INPUT DATA:
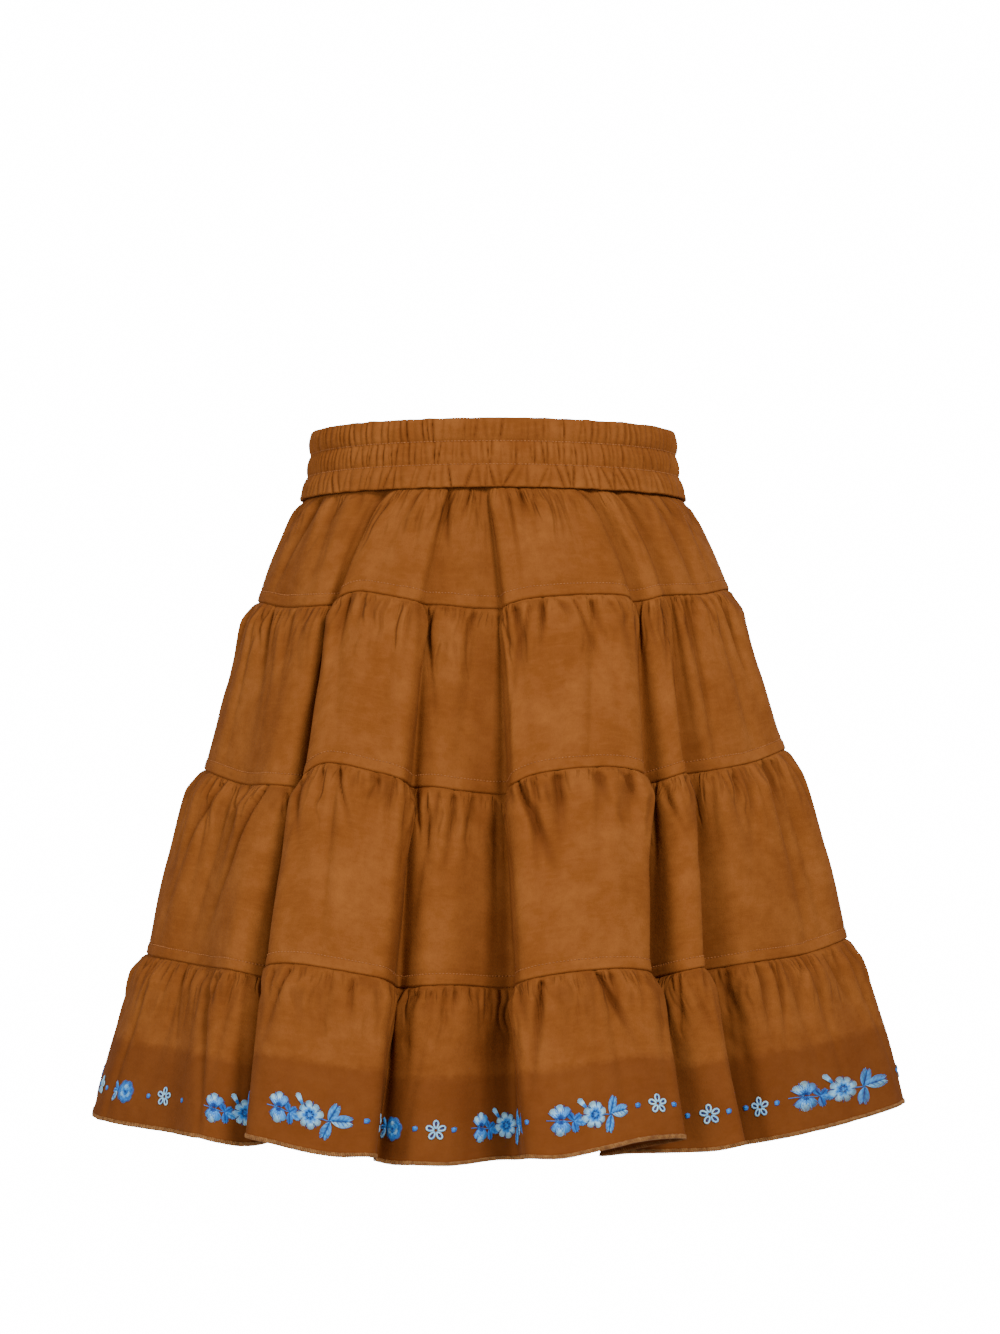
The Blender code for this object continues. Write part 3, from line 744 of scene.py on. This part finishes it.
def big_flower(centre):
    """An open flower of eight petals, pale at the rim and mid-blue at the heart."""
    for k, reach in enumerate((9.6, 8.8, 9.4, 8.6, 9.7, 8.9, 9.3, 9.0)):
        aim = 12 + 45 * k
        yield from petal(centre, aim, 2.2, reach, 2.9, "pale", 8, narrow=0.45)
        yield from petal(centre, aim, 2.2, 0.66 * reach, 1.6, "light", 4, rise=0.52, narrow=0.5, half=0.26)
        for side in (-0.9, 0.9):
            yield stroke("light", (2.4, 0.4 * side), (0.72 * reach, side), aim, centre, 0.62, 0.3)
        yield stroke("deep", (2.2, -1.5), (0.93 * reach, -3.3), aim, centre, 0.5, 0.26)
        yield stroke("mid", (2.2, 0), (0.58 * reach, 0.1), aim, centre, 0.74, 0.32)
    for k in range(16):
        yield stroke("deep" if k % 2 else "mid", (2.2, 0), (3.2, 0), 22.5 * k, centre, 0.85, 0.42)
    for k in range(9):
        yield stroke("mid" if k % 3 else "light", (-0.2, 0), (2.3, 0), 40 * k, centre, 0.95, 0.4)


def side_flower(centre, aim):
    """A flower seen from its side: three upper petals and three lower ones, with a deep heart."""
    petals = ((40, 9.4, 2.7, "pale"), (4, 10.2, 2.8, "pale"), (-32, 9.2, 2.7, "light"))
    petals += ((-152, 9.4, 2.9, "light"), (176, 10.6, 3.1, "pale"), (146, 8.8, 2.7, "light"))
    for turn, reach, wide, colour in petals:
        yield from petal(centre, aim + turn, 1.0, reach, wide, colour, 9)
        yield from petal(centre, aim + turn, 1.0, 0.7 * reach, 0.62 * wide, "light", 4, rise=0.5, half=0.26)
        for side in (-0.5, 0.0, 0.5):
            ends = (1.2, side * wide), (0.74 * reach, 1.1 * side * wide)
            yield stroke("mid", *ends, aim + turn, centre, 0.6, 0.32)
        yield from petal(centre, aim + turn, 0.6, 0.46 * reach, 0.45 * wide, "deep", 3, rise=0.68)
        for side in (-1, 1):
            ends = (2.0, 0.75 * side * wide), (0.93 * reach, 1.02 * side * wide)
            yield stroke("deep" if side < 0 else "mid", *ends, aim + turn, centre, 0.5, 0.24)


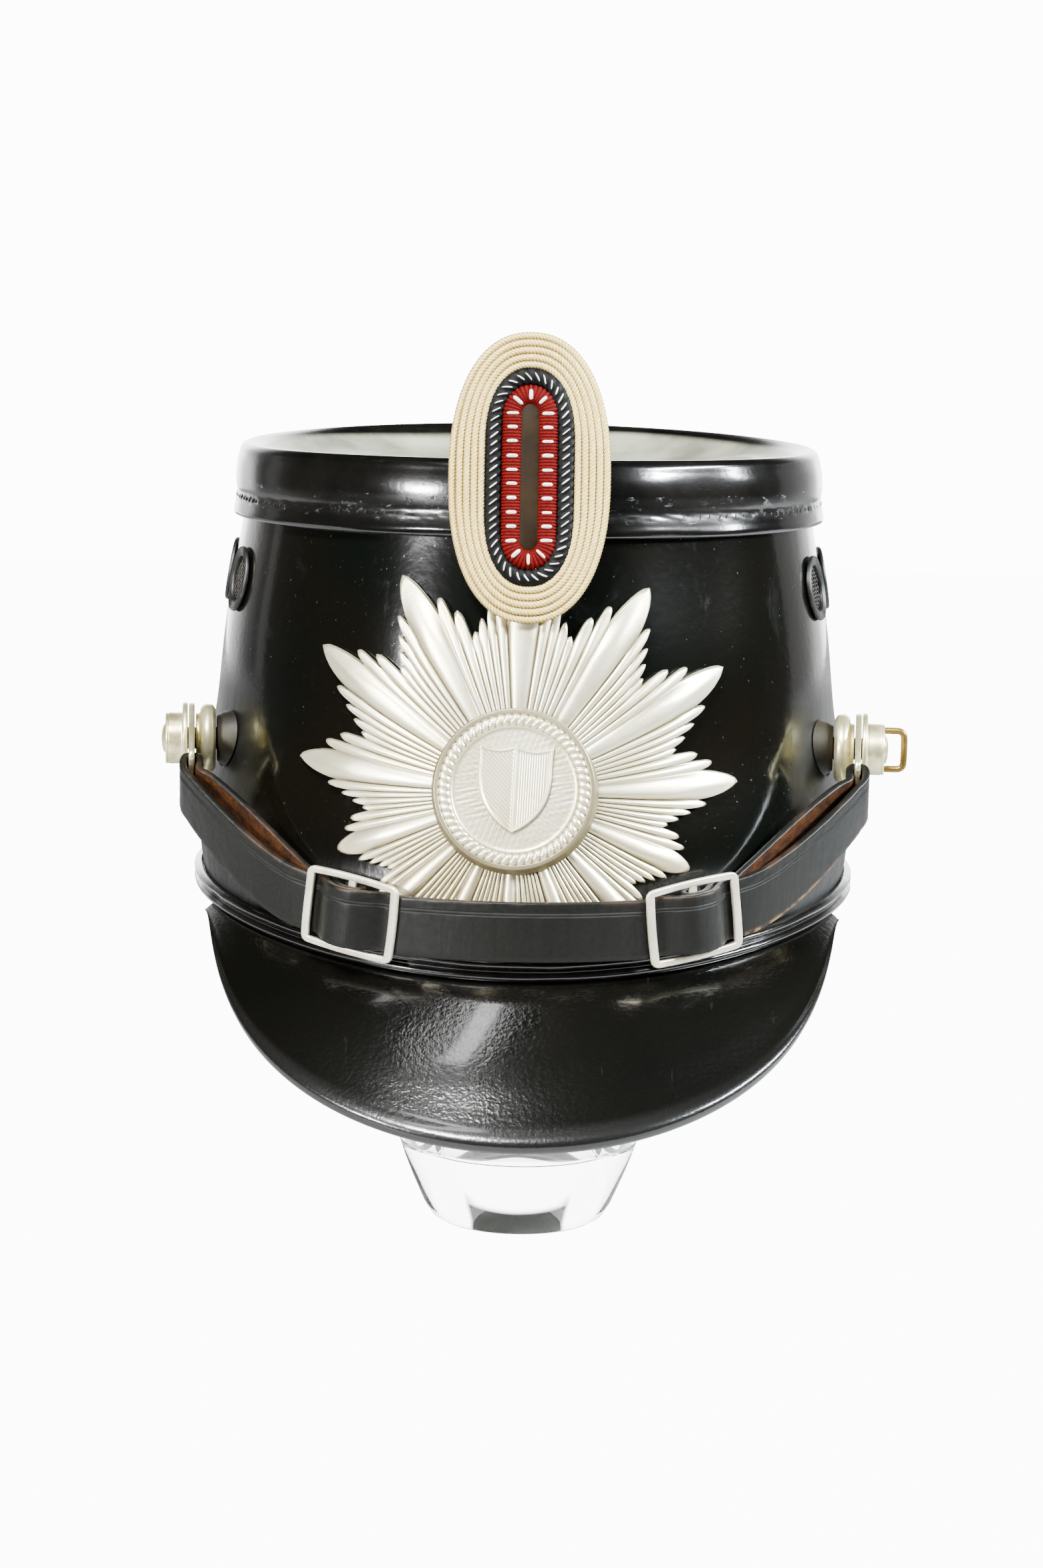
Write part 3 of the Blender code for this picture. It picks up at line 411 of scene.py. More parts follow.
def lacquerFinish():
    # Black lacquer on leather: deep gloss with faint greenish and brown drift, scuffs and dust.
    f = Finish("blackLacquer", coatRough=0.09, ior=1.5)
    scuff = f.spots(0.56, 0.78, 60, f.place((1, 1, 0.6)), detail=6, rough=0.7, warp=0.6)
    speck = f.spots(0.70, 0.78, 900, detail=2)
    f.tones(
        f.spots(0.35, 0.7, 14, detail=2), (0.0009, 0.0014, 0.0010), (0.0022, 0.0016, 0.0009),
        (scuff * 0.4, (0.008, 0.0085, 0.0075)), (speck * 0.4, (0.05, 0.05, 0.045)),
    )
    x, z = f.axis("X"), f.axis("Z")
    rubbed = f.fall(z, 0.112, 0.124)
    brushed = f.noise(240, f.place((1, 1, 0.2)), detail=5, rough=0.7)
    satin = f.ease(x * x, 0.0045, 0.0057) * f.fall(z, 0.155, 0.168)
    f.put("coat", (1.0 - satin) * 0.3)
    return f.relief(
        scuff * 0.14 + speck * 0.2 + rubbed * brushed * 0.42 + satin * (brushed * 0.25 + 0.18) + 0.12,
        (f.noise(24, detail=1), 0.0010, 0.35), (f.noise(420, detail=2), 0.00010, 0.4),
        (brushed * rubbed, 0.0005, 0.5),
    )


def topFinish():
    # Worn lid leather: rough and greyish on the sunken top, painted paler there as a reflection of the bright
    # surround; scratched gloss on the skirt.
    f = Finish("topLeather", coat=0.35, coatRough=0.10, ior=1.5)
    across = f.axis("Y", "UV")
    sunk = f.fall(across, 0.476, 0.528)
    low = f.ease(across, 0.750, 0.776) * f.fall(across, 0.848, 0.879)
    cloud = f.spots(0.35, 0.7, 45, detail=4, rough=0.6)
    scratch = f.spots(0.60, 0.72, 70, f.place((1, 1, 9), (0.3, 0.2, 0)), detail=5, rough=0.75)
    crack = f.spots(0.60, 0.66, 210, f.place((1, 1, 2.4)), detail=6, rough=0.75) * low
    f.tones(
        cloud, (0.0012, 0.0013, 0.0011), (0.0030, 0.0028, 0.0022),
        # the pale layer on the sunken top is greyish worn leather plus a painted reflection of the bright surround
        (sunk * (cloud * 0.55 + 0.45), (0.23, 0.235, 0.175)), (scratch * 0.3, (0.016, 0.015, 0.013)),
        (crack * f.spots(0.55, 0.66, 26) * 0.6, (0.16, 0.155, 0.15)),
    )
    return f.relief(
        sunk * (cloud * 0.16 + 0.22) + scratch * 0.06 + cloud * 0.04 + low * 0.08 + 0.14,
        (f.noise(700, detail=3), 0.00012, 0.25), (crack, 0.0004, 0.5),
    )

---

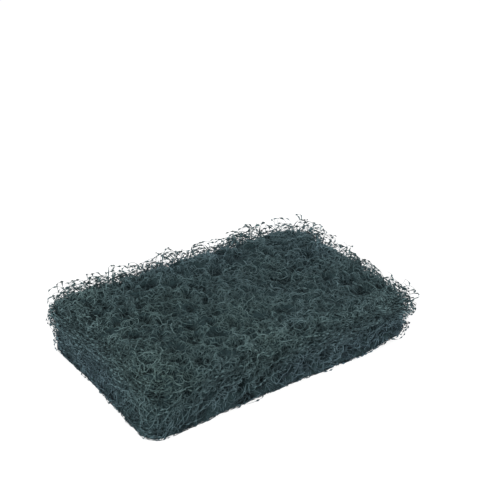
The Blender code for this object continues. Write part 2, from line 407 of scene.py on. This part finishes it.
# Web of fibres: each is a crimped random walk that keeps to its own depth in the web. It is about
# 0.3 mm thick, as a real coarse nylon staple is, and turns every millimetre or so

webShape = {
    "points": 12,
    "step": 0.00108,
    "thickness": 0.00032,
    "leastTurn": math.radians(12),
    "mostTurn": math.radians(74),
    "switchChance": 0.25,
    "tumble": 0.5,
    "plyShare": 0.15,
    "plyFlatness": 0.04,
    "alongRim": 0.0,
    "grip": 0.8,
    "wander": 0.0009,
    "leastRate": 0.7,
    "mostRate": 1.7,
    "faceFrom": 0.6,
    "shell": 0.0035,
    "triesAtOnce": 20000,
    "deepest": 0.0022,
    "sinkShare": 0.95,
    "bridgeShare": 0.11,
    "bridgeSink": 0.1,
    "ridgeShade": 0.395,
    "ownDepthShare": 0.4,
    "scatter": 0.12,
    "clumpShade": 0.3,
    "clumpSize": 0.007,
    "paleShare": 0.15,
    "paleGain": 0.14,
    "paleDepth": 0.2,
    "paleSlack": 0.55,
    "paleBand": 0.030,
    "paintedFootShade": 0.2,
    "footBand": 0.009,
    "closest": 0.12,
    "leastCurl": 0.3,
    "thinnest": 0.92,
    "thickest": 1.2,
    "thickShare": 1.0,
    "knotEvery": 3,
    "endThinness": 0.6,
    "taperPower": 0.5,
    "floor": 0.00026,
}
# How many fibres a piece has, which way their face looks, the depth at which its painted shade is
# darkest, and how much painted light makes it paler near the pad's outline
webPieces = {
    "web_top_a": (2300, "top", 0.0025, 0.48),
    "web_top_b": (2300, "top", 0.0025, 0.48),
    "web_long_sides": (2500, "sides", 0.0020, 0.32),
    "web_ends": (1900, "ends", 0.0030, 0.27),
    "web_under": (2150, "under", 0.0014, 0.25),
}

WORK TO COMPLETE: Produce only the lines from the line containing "The Blender code for this object continues. Write part 3, from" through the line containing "centre, 0.95, 0.4)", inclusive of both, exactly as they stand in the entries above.

ANSWER TO THIS TASK:
The Blender code for this object continues. Write part 3, from line 744 of scene.py on. This part finishes it.
def big_flower(centre):
    """An open flower of eight petals, pale at the rim and mid-blue at the heart."""
    for k, reach in enumerate((9.6, 8.8, 9.4, 8.6, 9.7, 8.9, 9.3, 9.0)):
        aim = 12 + 45 * k
        yield from petal(centre, aim, 2.2, reach, 2.9, "pale", 8, narrow=0.45)
        yield from petal(centre, aim, 2.2, 0.66 * reach, 1.6, "light", 4, rise=0.52, narrow=0.5, half=0.26)
        for side in (-0.9, 0.9):
            yield stroke("light", (2.4, 0.4 * side), (0.72 * reach, side), aim, centre, 0.62, 0.3)
        yield stroke("deep", (2.2, -1.5), (0.93 * reach, -3.3), aim, centre, 0.5, 0.26)
        yield stroke("mid", (2.2, 0), (0.58 * reach, 0.1), aim, centre, 0.74, 0.32)
    for k in range(16):
        yield stroke("deep" if k % 2 else "mid", (2.2, 0), (3.2, 0), 22.5 * k, centre, 0.85, 0.42)
    for k in range(9):
        yield stroke("mid" if k % 3 else "light", (-0.2, 0), (2.3, 0), 40 * k, centre, 0.95, 0.4)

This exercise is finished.